If these conditions are not satisfied, s 142-10 continues to apply in respect of the excess GST passed on which the supplier has not reimbursed to the recipient. The supplier will not be able to obtain a refund of the full amount of the excess GST it has passed on.
An administration fee is one charged to cover the reasonable costs of effecting the reimbursement such as identifying the recipients and quantifying the amount of the passed-on excess GST. Costs will be considered reasonable when they closely reflect the actual costs incurred by the supplier in making the reimbursement.
Circumstances where only some recipients are reimbursed – There may be circumstances where only some of the recipients [can] be identified, so that the excess GST can only be reimbursed to known recipients. Where this occurs, s142-10 ceases to apply to [only] that part of the excess GST, which the supplier was able to reimburse. The provision continues to apply to the excess GST passed on but not reimbursed to the unidentified recipients.

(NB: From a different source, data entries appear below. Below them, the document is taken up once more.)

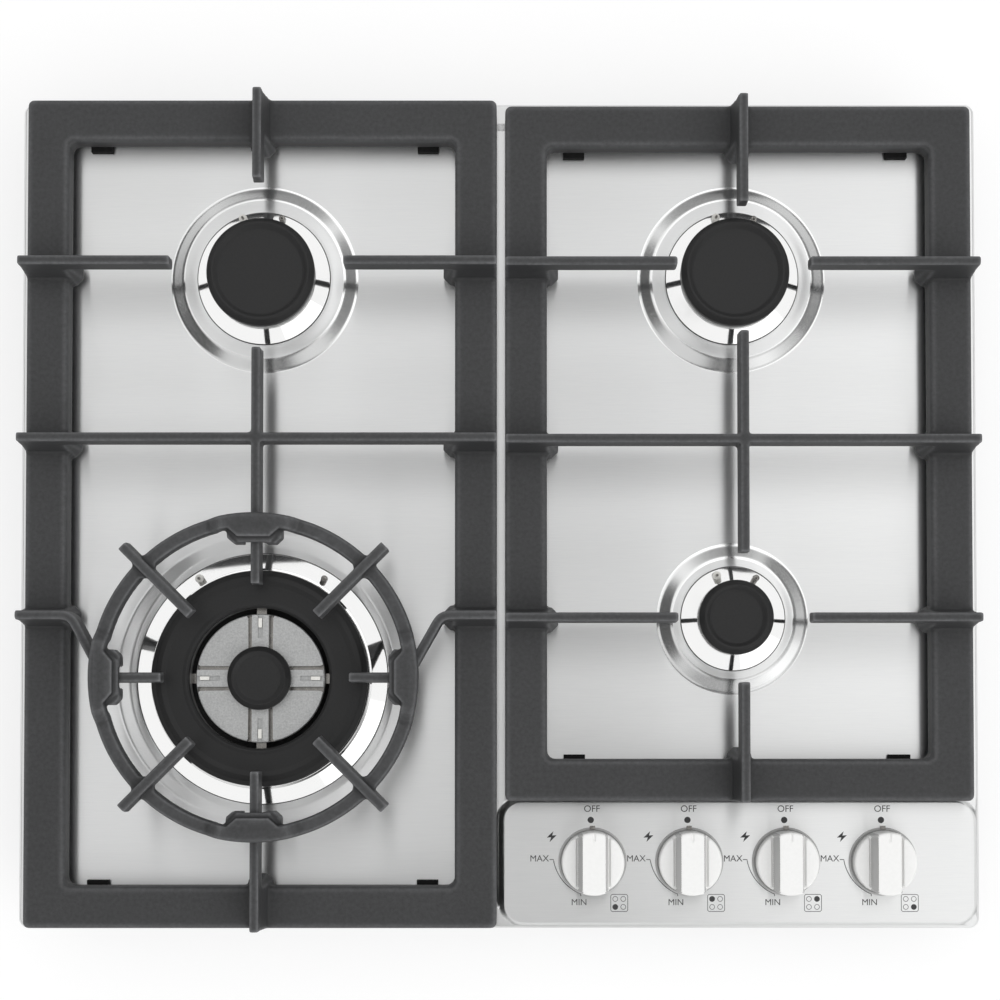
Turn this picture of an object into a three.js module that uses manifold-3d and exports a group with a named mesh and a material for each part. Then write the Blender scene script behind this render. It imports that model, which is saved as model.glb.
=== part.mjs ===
// A built-in gas cooktop with four burners: a stainless steel deck with a raised control panel,
// two cast-iron grates, a lift-off wok ring, and the gas parts below the deck.
// Millimetres. +X is right, +Y is the back, +Z is up. The origin is under the middle of the deck,
// on the underside of the burner box.
import * as THREE from 'three';
import { mergeVertices } from 'three/addons/utils/BufferGeometryUtils.js';
import Module from 'manifold-3d';

const wasm = await Module();
wasm.setup();

// ---------------------------------------------------------------- driving dimensions
const GAP = 0.3; // between pieces that touch
const PAST = 1; // how far a cutter reaches past a face, and a rib into what it joins
const ROUND_RING = 40; // sides of the wok ring
const ROUND_LARGE = 32; // sides of a wide turned piece
const ROUND_MEDIUM = 20;
const ROUND_SMALL = 12;
const ROUND_TINY = 8;

// Deck
const DECK_WIDTH = 590;
const DECK_DEPTH = 510;
const DECK_CORNER = 6;
const SHEET = 1.2;
const BOX_DEPTH = 46; // the burner box below the worktop's surface
const RIM_HEIGHT = 6; // the rim's top above the worktop
const RIM_EDGE_LIFT = 0.5; // the folded edge stays clear of the worktop
const RIM_FLAT = 12; // from the edge to where the deck dips
const HALF_W = DECK_WIDTH / 2;
const HALF_D = DECK_DEPTH / 2;
const DISH_SLOPE = 4; // plan width of the slope down to the floor
const DISH_DEPTH = 2.5; // the floor below the rim's top

// Control panel
const PANEL_LEFT = 3.2; // right of the deck's middle
const PANEL_DEPTH = 76.9; // from the deck's front edge to the panel's back
const PANEL_BACK = PANEL_DEPTH - HALF_D;
const PANEL_MARGIN = 4; // rim left at the right and at the front
const PANEL_RISE = 4; // above the rim
const PANEL_SLOPE = 3.6;
const PANEL_SLOPE_FOOT = 1; // below the rim, where the slope starts
const PANEL_CORNER = 11;

// Gasket and burner box
const GASKET_WIDTH = 8;
const BOX_MARGIN = 19.5; // from the deck's edge to the box's wall
const BOX_WALL = 1;
const BOX_CORNER = 8;
const VENT_LENGTH = 90;
const VENT_WIDTH = 8;
const VENT_COLUMNS = 165.3; // from one vent's middle to the next one's
const VENT_ROWS = 117.8;

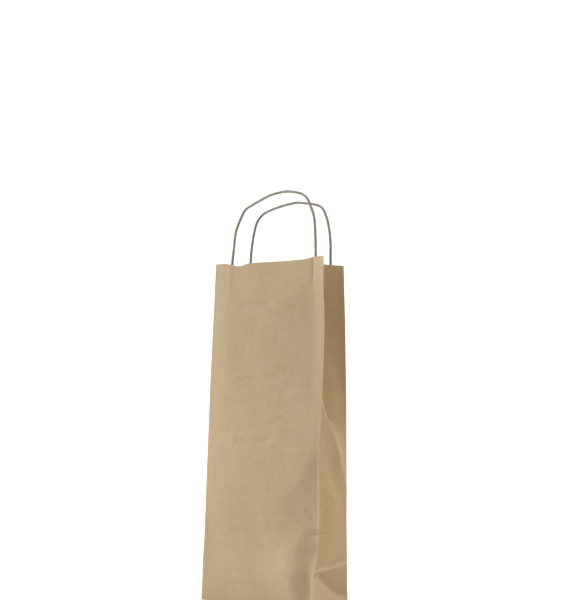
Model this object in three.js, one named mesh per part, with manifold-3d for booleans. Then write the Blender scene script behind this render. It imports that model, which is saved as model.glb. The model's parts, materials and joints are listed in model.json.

Note: This ruling was previously issued in draft form as Draft GST Ruling GSTR 2014/D4.
This GST Ruling, issued [on Wed 25.3.2015], explains the Commissioner’s view on the meaning of the terms “passed on” and “reimburse” for the purposes of determining whether s 142-10 of the GST Act applies to an amount of excess GST.
It says generally, Div 142 operates so that an entity would not be entitled to a refund of an amount of excess GST where the entity has passed on GST to another entity, and has not reimbursed the other entity (ie a recipient) for the passed-on GST.
The Ruling examines in detail matters relevant for a supplier to determine whether or not GST has been passed on. It also explains circumstances that constitute a reimbursement.
The Ruling was previously issued as Draft GST Ruling GSTR 2014/D4 and contains changes to both the Ruling and the examples.
DATE OF EFFECT: Applies both before and after its date of issue.